I demand more shows, movies and commercials with unsexualized, average-looking, even overweight women and hot, brainless men.

Actually, if I recall correctly, there were two families – loser family and winner family. The commercial would have been a lot less offensive to me if it had been the same family, before and after mom bought Miracle Product.

I suppose you are right, if it’s just a gratuitous slap at the husband.

I work as a receptionist with car salesmen as my coworkers; the vast majority hit on me, look at my boobs far too often, or openly proclaim I’m weird for enjoying reading. The others are generally nice, genuinely helpful, and higher up the food chain. They also don’t care about my reaction to their status as parents/non parents. This varies from place to place, so obviously YMMV, but this is the environment I’m in. Garden variety jerks and guys who never matured past high school are what I get to work with until I can get a job related to my classes.

Before I ever even saw the movie, ‘Dueling Banjos’ to me was ingrained with ‘Squeal like a pig’, and after seeing the movie several times, the very first thing into my head at the sound of ‘Dueling Banjos’ is the rape.

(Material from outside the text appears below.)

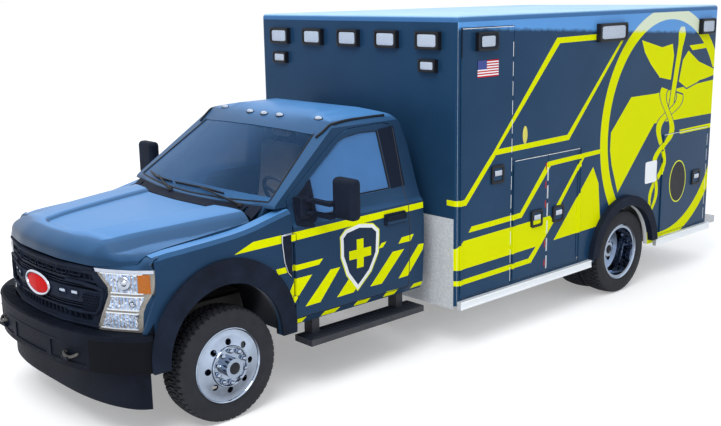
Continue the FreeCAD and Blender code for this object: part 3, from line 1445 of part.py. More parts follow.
rear_step = new_body("rear_step")
block(rear_step, (-d.step_half_width, d.step_half_width), (module_rear, module_rear + d.rear_step_depth),
      (d.step_bottom, d.step_bottom + d.step_thickness))
block(rear_step, (-430, 430), (module_rear + 45, module_rear + d.rear_step_depth - 35),
      (d.step_bottom + 20, d.step_bottom + d.step_thickness), remove=True)

rails = new_body("rub_rails")
rail_span = (half, half + d.rub_rail_proud)
rail_levels = (d.rub_rail_bottom, d.rub_rail_top)
guard_levels = (d.rub_rail_bottom, d.stone_guard_top)
for name, side in SIDES:
    block(rails, rail_span, (module_front + 10, rear_axle - d.rear_flare_radius), rail_levels, side)
    block(rails, rail_span, (rear_axle + d.rear_flare_radius, module_rear), rail_levels, side)
    block(rails, (frame_room, half - d.module_corner), (module_front - d.stone_guard_thickness, module_front),
          guard_levels, side)

lamps = new_body("warning_lights")


light_half = d.light_width / 2
light_levels = (d.light_level - d.light_height / 2, d.light_level + d.light_height / 2)
rear_light_levels = (d.rear_opening_top + 15, d.rear_opening_top + 15 + d.light_height)
low_levels = (2233, 2333)
front_face = module_front
for place_x in (0, d.light_pitch, d.light_pitch * 2):
    for name, side in SIDES:
        if side < 0 and as_size(place_x).value == 0:
            continue
        span = (place_x - light_half, place_x + light_half)
        block(lamps, span, (front_face - d.light_proud, front_face), light_levels, side)
        block(lamps, span, (module_rear, module_rear + d.light_proud), rear_light_levels, side)
for name, side in SIDES:
    middle_x = d.light_pitch * 2
    block(lamps, (middle_x - 90, middle_x + 90), (front_face - d.light_proud, front_face), low_levels, side)
    face = (half, half + d.light_proud)
    block(lamps, face, (module_front + 1800, module_front + 2231), (2387, 2545), side)
    block(lamps, face, (module_front + 3543, module_front + 3805), (2385, 2535), side)
    for low, high in ((1180, 1300), (1330, 1450), (1480, 1600)):
        block(lamps, (760, 900), (module_rear, module_rear + 30), (low, high), side)

# Check the whole document, then write one file per sub-part.

document.recompute()
for item in document.Objects:
    if "Invalid" in item.State or "Error" in item.State:
        raise RuntimeError(f"{item.Label}: {item.State}")
os.makedirs("parts", exist_ok=True)
for part in parts:
    shape = part.Shape
    if shape.isNull() or not shape.isValid() or not shape.Solids:
        raise RuntimeError(f"{part.Label}: no valid solid")
    shape.exportStep(f"parts/{part.Label}.step")
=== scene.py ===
import json
import math
from functools import partial, reduce

import bmesh
import bpy
import numpy as np
from mathutils import Matrix, Vector
from mathutils.bvhtree import BVHTree

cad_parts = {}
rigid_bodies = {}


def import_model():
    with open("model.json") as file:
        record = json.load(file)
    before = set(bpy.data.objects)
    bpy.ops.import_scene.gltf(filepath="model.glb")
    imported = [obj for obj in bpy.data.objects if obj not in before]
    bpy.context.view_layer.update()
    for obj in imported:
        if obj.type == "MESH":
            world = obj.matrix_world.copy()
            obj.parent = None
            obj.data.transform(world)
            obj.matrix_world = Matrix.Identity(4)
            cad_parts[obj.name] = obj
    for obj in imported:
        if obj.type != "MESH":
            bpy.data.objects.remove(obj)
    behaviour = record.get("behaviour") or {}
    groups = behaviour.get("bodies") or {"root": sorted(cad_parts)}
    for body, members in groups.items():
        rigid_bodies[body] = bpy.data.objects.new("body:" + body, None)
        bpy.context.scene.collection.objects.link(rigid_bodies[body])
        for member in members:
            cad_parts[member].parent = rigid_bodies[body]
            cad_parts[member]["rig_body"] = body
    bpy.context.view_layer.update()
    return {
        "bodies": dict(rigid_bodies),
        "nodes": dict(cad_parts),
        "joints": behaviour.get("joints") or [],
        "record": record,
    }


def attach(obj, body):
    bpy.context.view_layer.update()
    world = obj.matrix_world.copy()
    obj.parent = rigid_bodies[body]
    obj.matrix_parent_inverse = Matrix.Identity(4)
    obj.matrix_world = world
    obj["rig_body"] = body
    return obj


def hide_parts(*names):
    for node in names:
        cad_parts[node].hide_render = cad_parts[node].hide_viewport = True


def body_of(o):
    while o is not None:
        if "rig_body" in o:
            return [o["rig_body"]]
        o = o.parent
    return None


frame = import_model()
nodes = frame["nodes"]
scene = bpy.context.scene
print("frame loaded:", len(nodes), "nodes")

# The front wheels stand at frontAxle; aft() turns millimetres behind them into the row frame.
frontAxle, rearAxle, wheelHeight = -2.6225, 1.7575, 0.398
moduleFront, moduleRear, moduleSide = -0.5775, 3.3375, 1.2065
sides = (("left", 1), ("right", -1))


def aft(distance):
    return frontAxle + np.asarray(distance, float) / 1000


# Shapes: each function gives (points, faces) from whole numpy arrays

def gridFaces(rows, columns, wrapRows=False, wrapColumns=False):
    # quads between neighbouring grid points, joined round where a direction wraps
    i = np.arange(rows if wrapRows else rows - 1)[:, None]
    j = np.arange(columns if wrapColumns else columns - 1)[None, :]
    nextI, nextJ = (i + 1) % rows, (j + 1) % columns
    quads = np.stack([i * columns + j, nextI * columns + j, nextI * columns + nextJ, i * columns + nextJ], -1)
    return quads.reshape(-1, 4).tolist()


def merged(shapes):
    # several shapes as one: the points stacked, the face numbers moved on
    points, faces, start = [], [], 0
    for shapePoints, shapeFaces in shapes:
        points.append(np.asarray(shapePoints, float))
        faces += [[corner + start for corner in face] for face in shapeFaces]
        start += len(shapePoints)
    return np.concatenate(points), faces


def roundedBlock(low, high, radius, steps=3):
    # a box whose points are pulled on to a ball of the given radius round the nearest point of the inner box
    low, high = np.asarray(low, float), np.asarray(high, float)
    half, centre = (high - low) / 2, (high + low) / 2
    radius = min(radius, *(half * 0.999))
    bend = np.tan(np.linspace(math.pi / 4, 0, steps + 1)) * radius
    shapes = []
    for axis in range(3):
        u, v = [k for k in range(3) if k != axis]
        lineU = np.concatenate([-(half[u] - radius) - bend, half[u] - radius + bend[::-1]])
        lineV = np.concatenate([-(half[v] - radius) - bend, half[v] - radius + bend[::-1]])
        gridU, gridV = np.meshgrid(lineU, lineV, indexing="ij")
        for side in (-1, 1):
            q = np.zeros((gridU.size, 3))
            q[:, u], q[:, v], q[:, axis] = gridU.ravel(), gridV.ravel(), side * half[axis]
            inner = np.clip(q, -(half - radius), half - radius)
            away = q - inner
            points = centre + inner + away / np.linalg.norm(away, axis=1, keepdims=True) * radius
            quads = gridFaces(len(lineU), len(lineV))
            flip = (side > 0) == (axis == 1)
            shapes.append((points, [face[::-1] for face in quads] if flip else quads))
    return merged(shapes)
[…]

The rest of the violence follows, but the first thing is ‘cue the city boy getting raped by the inbred hillbilly.’

My mom.

No one else in my family cares, including my grandmother, my father, and my sister. My mom is the neat freak the cleaning commercials are made for.

Car salesmen, particularly used car salesmen, should never be used as a basis for gleaning insight into any sort of human behavior, as you would need actual humans for such observations. :slight_smile:

That and the deodorant commercials. WTF?

And the show was already ancient history 20 years ago. A better show from the 1950s to think about is I Love Lucy. A lot of the “dumb dad” shows are basically that show, with the gender roles reversed.